DOG ENRICHMENT ON A RAINY WINDY DAY

 It's howling outside today, with rain pouring down.  What can you do with your dog inside on a stormy day to provide mental enrichment when it's not fun to go outside in the rain?  Here are some ideas:

  1. Train!  Continue to work on your current list of behaviors (you're doing this each day anyway, right?)
  2. Teach your dog to lie quietly under an open-legged chair.  We use the "under" cue for this, which we don't add until the dog is quite successful at this behavior.  Here's a video that gets you started: https://www.youtube.com/watch?v=KZkdnYsi83w 
  3. Find It game (searching for a specific scent).  Dogs love this.  Here's an article about teaching it: https://www.whole-dog-journal.com/training/nose-work-is-great-exercise-for-dogs/   To learn more about this, google "dog nose work". 
  4. Teach target training as a foundation for lots of other fun games and behaviors.  https://www.whole-dog-journal.com/training/train-your-dog-to-target/ 
And while you're at it, buy a subscription to Whole Dog Journal.  It has an archive of wonderful articles about everything dog related-- and it does not accept advertising, so it's objective and it's a very valuable resource for all dog owners.  It's just $20 US, for a 1-yr digital subscription.  
https://www.whole-dog-journal.com/landing/subscribe-now-v2/?t=topnav

Sunday, February 4, 2024

WHAT LEASHES SHOULD I USE?

 

I recommend using lightweight leashes, preferably of 2’, 4’, and 6’ lengths.  If you want to just work with a 6 foot leash, get good at handling your leash so you can “make it shorter” by bunching it up and letting it out as needed.  Big, bulky leashes are uncomfortable to bunch up in one hand, and you'll have awkward technique if you use them.  I really like the multi-use leashes (sometimes called European leashes) that I talk about here, in this other video. 

You will also need a lightweight long-line for distance work.  This is not a retractable leash. A retractable leash is not recommended for training for a lot of reasons (I wouldn't bother owning one at all). The clicking sound it emits when the brake is used competes with a clicker from the trainer.  They’re large and cumbersome, and they are confusing for the trainer to handle AND be attentive to timing of reinforcement. They often accidentally create a situation where your dog veers into the path of other people, creating a line which has the potential to trip and tangle up other people. They also create a constant tension on the leash, which interferes in the training for "loose leash walking" that doesn't want tension happening on the leash.  You can buy long-lines made of cotton webbing (which is easy on the hands) with a simple leash clip at the end.  You can also pretty easily make one yourself of 1/2 inch cotton webbing, by tying a strong knot to the clip (or sewing it on securely if you have that ability).  It is not actually necessary to have a handle on the end of the line (sometimes you might have your dog drag the line so you can retain control, for example at the beach, and the handle will just get caught on things).  

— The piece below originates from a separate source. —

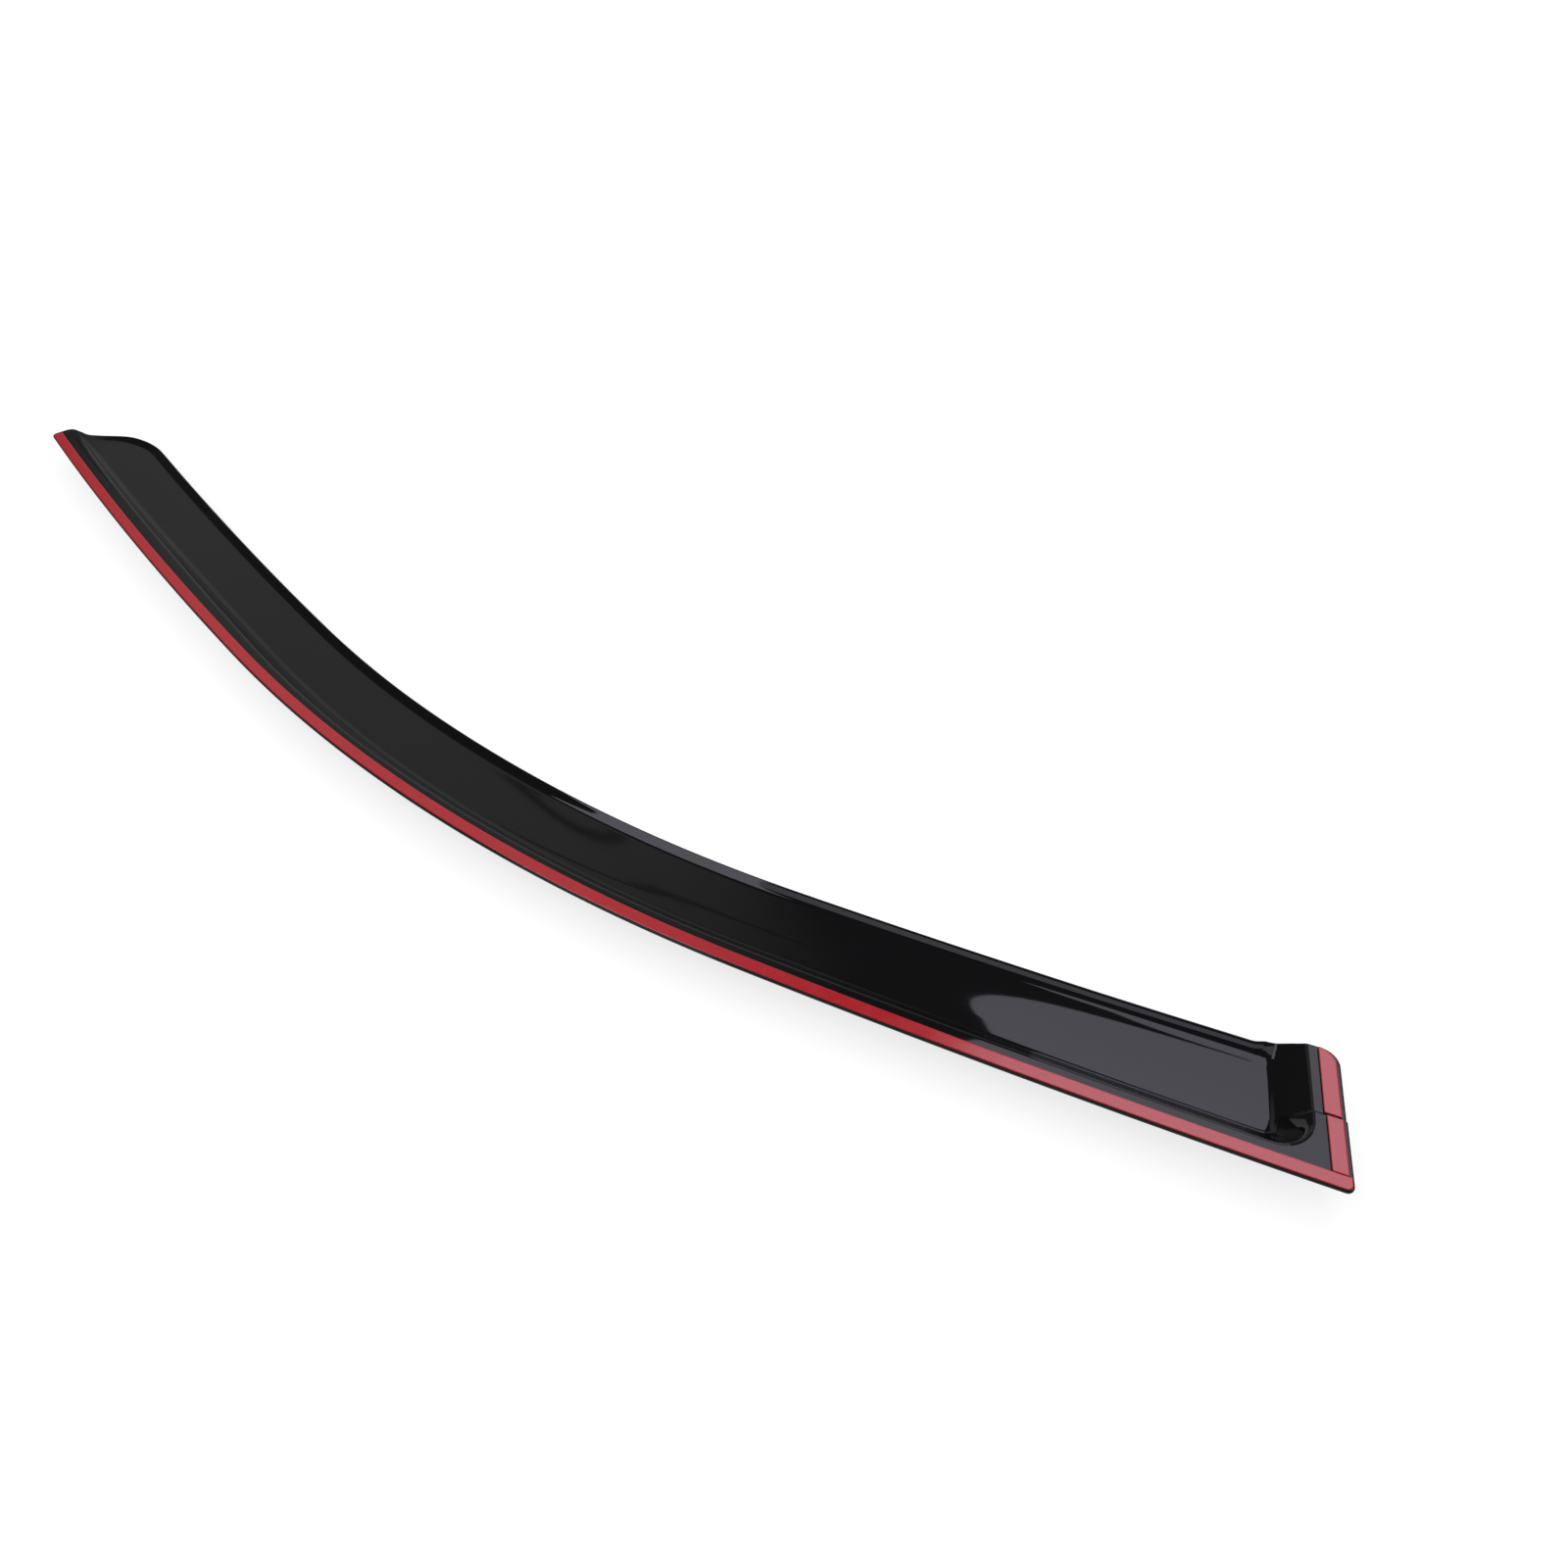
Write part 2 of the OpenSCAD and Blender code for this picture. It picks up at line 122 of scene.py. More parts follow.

Please do not attach "accessories" to the leash (like those plastic things that hold the poop bags).  It creates a visual distraction for the dog, and also risks hitting him in the head as you maneuver the leash in various situations.  Your treat bag (sometimes called a bait bag) should contain a pocket specifically for a few folded up poop bags.  You don't need the entire roll with you each time you go out. 

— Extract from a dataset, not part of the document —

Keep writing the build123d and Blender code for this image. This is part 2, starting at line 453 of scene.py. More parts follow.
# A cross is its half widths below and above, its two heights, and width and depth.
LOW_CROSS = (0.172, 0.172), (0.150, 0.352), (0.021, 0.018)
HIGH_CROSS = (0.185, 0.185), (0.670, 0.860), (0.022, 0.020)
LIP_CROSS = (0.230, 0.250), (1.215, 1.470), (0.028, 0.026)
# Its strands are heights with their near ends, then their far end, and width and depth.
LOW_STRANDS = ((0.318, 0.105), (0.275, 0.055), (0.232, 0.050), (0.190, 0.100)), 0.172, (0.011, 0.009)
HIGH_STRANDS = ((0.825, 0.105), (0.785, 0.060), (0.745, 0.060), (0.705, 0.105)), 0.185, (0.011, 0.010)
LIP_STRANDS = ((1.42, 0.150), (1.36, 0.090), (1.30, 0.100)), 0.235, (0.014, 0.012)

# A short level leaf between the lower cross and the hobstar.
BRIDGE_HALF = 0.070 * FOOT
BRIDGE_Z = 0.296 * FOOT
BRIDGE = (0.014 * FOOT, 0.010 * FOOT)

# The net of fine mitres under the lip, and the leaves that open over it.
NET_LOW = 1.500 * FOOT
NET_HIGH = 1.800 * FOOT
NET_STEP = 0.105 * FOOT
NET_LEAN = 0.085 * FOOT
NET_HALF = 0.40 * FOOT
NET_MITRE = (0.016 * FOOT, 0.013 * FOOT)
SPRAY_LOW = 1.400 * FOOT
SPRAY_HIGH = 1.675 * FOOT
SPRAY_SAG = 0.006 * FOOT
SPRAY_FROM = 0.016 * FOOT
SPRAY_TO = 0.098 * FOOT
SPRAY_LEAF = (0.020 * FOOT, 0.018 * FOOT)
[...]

One last note.... dogs love to chew on leather.  Keep that in mind when considering buying a leather leash!  

Saturday, February 3, 2024

WHAT COLLAR SHOULD I USE?

 A well-fitting collar of a non-choking type.  The fabric type with the plastic snap-clip closure is easy on the dog’s neck and won’t slip over his head if he pulls back against it. Double check that he cannot back out of it!  It has happened to me.

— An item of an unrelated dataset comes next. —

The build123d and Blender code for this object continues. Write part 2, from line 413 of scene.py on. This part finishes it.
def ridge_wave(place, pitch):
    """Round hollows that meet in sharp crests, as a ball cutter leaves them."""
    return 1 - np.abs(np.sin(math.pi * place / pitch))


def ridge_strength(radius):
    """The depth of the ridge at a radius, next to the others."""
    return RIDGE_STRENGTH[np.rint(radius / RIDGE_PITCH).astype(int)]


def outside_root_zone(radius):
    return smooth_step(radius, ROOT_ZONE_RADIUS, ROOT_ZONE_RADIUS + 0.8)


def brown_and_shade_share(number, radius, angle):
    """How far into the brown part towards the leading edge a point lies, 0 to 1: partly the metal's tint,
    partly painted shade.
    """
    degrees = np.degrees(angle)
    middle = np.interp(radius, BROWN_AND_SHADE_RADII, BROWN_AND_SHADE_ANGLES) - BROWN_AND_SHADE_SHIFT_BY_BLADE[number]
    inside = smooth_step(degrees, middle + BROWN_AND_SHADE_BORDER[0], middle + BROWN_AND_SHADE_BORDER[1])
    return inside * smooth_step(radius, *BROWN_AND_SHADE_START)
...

If you have a "hound" type, with a long slim neck and a rather narrow skull (imagine a Greyhound) they make special "hound collars" that are wider, and that are built to constrict a little bit but only a little bit, to allow you to get it over the dog's head but keep it on the neck with just a little bit of tension.  These are a style called a "Martingale" collar,  meaning it fits on a dog's neck but tightens only a little- only enough to prevent the dog from slipping out.  

"Choke chains" and "slip leads" can choke down very tightly on a dog's neck, causing discomfort and damage to the esophagus.  We don't use those and we do not use prong/pinch collars.  If you feel like you need a prong collar to keep your dog from pulling your dog should be on a harness with a leash-clip in the chest location (not on the dog's back).  Prong collars are meant to stop pulling by causing discomfort when the dog pulls and releasing the discomfort when the dog stops pulling.  This is called "negative reinforcement" (meaning the removal of the pain is reinforcing) and we don't use that because we don't have to-- we can get the same end result with positive reinforcement applied correctly.  Negative reinforcement is designed to cause unnecessary discomfort to the animal.  Think about that. Honestly, I expect more from us trainers. 

I am also a big fan of the head halter type tools -- the Halti, the Gentle Leader, etc.  These require  some conditioning sessions to make the tool a happy thing in the dog's eyes.  Remember that these have the leash attach under the chin, and should never used when the dog is dragging a leash or long line (we don't ever want a sharp sudden pull on that connection spot, which could cause a hard turn or twist on the dog's neck).  When I was raising service dogs every puppy was taught on these head halters, because disabled people often need "power steering" with a service dog and they're great for controlling the dog's direction without needing a lot of physical strength.  

I recommend having a collar on your dog even if you use a harness or a Gentle Leader head halter, because you want something with your emergency number on it in case your dog gets loose (for example, if you are home, the harness is off, and the dog escapes... if you don't have a collar on with an emergency-number tag people can't reach you easily if they find your dog).